Temple Mount

The Temple Mount holds immense significance to Jews as it is the site where both the First and Second Temples stood, serving as the center of Jewish worship and a symbol of their spiritual and historical connection to the land of Israel. The Western Wall, also known as the Wailing Wall, is a remnant of the Second Temple, destroyed by the Romans in 70 CE. It represents a place of heartfelt prayer, where Jews come to express their devotion, hopes, and sorrows.
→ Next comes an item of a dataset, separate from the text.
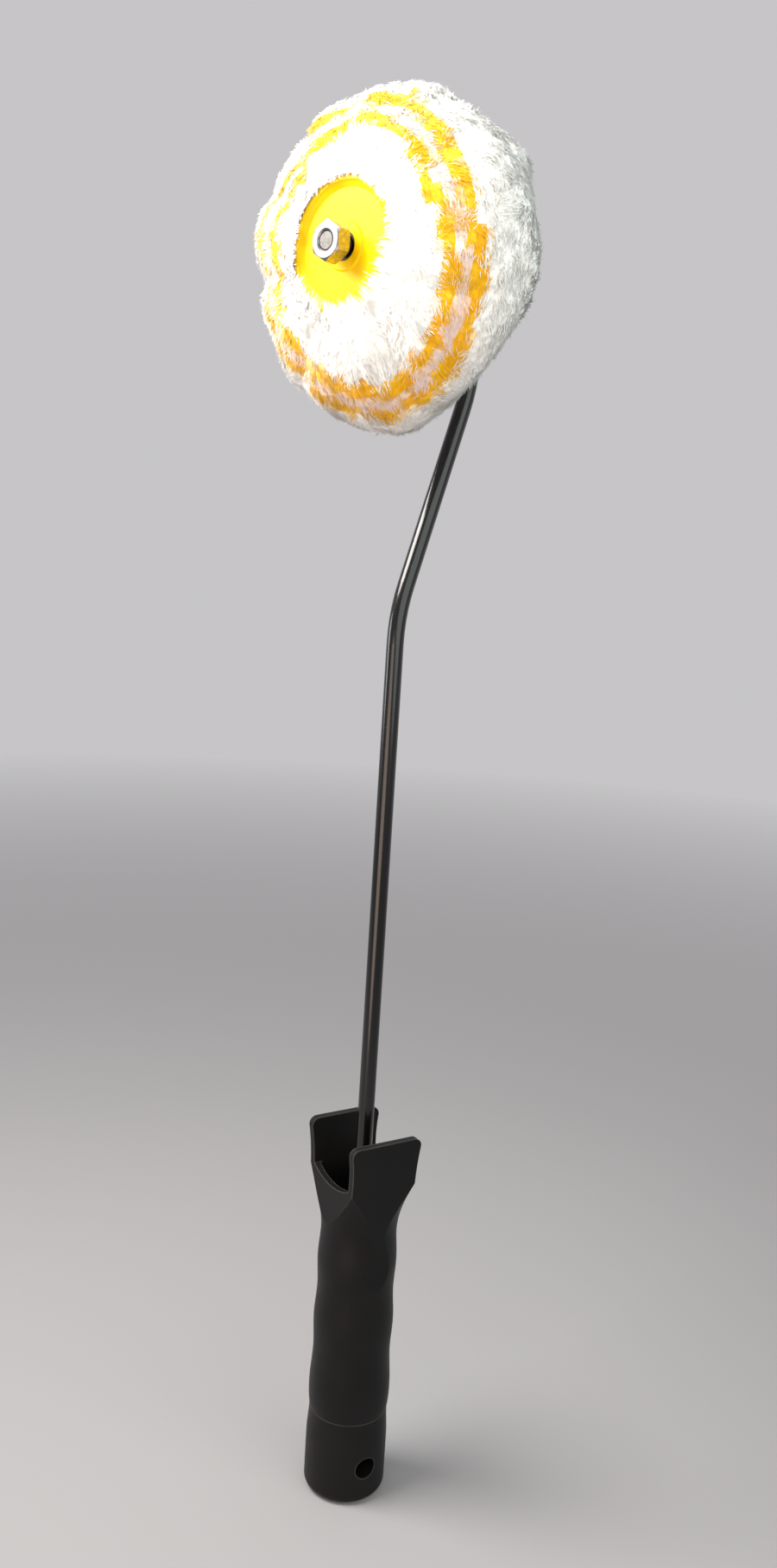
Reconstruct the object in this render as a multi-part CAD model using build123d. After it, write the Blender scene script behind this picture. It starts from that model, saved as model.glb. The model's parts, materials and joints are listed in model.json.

Similarly, in Islamic tradition, the Al-Aqsa Mosque on the Temple Mount is highly revered. It’s considered the third holiest site in Islam, after Mecca and Medina. Constructed at the end of the seventh century CE, The mosque holds historical and spiritual importance, being the destination of Prophet Muhammad’s Night Journey, a miraculous event recounted in the Quran. The Dome of the Rock, built at the same time, is a magnificent structure enshrining the rock from which it is believed Prophet Muhammad ascended to the heavens.


This parallel significance illustrates the shared historical connections between Islam and Judaism in Jerusalem. Both faiths hold these sites dear, underscoring the city’s significance as a spiritual hub for both communities. The interconnectedness of these holy places is a testament to the long-standing presence of both religious traditions in the region.


Yet, these sites have also been a source of tension due to their proximity and shared historical narratives. Understanding the shared spiritual and historical importance of these sites can foster dialogue and peaceful coexistence between the Jewish and Muslim communities, recognizing that these holy places hold profound significance for both sides.